#### GIVEN MATERIAL
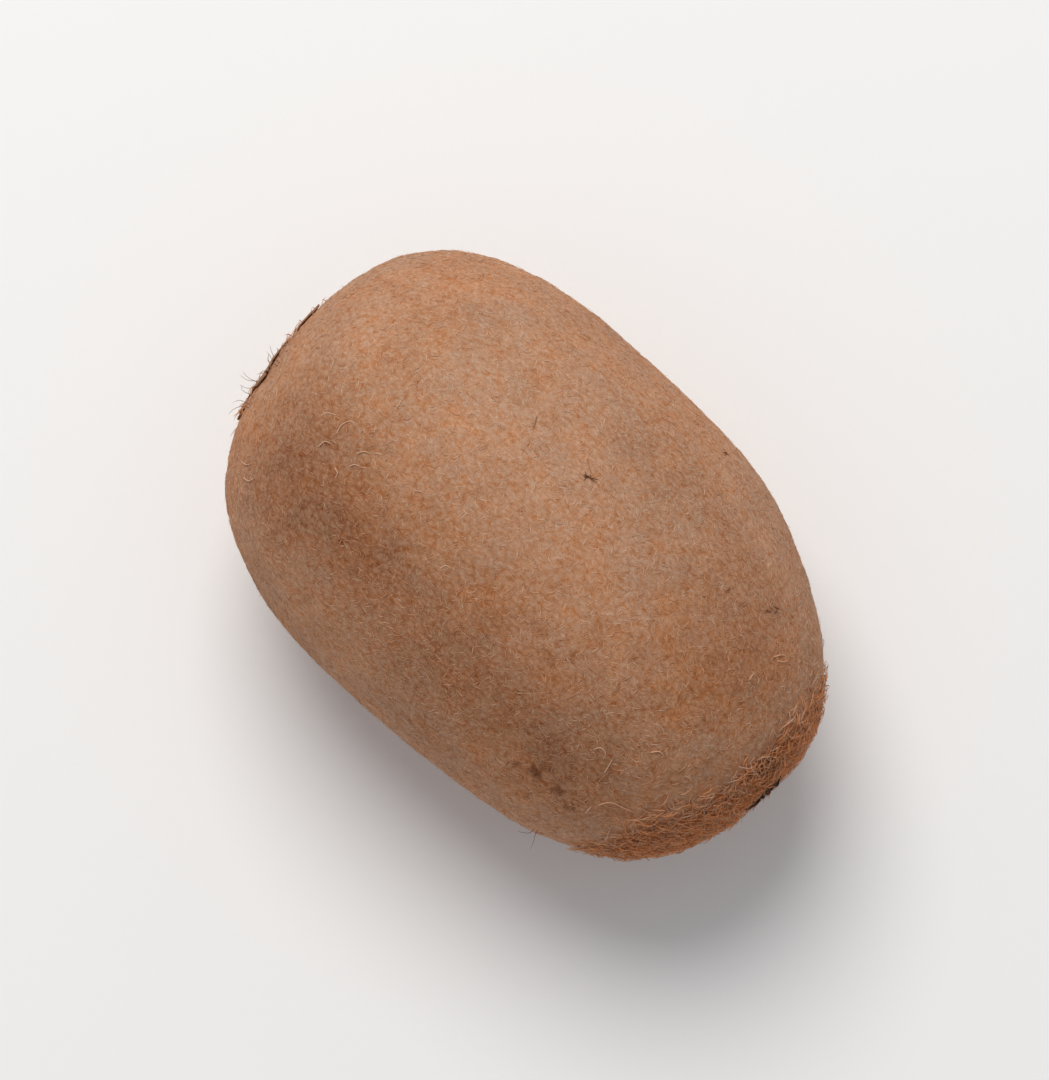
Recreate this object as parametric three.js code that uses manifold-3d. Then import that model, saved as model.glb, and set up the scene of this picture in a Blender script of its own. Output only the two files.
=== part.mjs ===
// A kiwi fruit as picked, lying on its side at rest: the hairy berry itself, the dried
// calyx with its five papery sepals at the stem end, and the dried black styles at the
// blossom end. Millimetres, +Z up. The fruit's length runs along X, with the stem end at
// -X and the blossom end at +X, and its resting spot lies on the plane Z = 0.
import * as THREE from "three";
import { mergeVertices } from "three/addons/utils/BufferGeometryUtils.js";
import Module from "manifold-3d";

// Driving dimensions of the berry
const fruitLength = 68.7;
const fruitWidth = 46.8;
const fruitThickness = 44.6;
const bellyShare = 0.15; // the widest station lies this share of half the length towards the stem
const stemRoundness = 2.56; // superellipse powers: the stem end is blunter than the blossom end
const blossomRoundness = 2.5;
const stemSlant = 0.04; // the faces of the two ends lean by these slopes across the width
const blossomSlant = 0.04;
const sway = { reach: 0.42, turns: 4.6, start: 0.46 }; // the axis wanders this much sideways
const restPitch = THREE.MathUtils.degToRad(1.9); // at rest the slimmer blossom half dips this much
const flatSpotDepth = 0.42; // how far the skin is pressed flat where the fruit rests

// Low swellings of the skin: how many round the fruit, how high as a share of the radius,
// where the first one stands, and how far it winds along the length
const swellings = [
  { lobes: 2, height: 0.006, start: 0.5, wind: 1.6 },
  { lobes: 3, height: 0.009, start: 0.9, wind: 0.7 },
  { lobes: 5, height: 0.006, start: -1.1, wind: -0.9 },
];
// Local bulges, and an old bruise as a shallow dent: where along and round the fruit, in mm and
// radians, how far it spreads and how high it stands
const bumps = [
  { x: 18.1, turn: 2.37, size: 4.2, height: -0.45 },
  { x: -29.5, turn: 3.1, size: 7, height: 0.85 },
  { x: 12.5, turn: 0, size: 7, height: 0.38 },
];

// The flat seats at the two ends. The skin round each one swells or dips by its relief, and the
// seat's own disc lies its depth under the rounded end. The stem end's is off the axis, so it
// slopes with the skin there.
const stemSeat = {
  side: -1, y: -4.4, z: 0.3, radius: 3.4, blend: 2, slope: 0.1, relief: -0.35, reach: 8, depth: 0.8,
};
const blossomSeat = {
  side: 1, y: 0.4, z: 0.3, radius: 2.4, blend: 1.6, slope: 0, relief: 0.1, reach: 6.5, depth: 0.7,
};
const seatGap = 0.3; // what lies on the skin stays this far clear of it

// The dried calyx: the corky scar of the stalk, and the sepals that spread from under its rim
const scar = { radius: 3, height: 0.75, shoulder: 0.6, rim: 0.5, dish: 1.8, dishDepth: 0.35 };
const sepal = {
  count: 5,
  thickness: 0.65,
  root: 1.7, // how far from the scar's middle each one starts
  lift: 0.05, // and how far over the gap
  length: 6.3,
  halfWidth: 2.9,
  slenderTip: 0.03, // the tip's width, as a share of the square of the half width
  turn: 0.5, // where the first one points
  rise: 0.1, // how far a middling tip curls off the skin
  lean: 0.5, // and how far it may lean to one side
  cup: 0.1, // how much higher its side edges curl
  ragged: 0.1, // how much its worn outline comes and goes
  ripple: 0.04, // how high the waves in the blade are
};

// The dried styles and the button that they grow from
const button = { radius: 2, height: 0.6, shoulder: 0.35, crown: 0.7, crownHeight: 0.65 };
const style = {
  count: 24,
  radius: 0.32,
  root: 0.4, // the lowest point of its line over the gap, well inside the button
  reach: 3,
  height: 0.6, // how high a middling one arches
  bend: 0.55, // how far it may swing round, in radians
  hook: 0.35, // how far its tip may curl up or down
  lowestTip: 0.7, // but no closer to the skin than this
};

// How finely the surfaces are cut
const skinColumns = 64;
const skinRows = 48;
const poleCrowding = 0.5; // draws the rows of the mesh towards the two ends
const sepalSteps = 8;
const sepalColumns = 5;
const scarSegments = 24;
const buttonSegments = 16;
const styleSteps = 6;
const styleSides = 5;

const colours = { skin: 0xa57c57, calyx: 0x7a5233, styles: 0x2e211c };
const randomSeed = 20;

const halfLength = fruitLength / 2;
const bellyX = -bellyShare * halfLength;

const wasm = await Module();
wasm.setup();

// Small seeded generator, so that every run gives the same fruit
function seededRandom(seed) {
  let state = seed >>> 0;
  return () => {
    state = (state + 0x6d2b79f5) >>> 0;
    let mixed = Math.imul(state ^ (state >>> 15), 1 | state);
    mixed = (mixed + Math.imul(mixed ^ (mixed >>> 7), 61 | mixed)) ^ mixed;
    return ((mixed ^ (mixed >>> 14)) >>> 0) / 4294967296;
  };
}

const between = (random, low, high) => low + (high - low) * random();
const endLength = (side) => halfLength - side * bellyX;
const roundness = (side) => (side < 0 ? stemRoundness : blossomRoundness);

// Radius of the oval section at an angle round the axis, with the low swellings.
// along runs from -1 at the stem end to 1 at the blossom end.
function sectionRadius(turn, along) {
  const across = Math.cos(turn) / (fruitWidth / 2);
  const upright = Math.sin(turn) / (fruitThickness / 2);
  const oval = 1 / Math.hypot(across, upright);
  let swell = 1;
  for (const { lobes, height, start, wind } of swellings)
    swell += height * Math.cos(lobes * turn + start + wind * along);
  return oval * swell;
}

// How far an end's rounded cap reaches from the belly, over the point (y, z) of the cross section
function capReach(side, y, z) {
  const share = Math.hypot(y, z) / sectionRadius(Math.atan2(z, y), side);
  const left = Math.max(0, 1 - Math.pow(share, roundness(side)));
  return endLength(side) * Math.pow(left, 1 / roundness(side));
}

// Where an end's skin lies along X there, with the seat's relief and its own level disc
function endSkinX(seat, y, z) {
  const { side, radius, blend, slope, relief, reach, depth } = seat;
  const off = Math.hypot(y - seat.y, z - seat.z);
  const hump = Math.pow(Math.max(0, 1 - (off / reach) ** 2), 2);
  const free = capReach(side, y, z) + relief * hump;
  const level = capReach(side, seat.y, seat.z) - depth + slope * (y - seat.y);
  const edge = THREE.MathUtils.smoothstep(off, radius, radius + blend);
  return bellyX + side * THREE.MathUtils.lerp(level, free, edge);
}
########
Collect each line holding the string "import".

> [SOLVED EXERCISE]
Recreate this object as parametric three.js code that uses manifold-3d. Then import that model, saved as model.glb, and set up the scene of this picture in a Blender script of its own. Output only the two files.
import * as THREE from "three";
import { mergeVertices } from "three/addons/utils/BufferGeometryUtils.js";
import Module from "manifold-3d";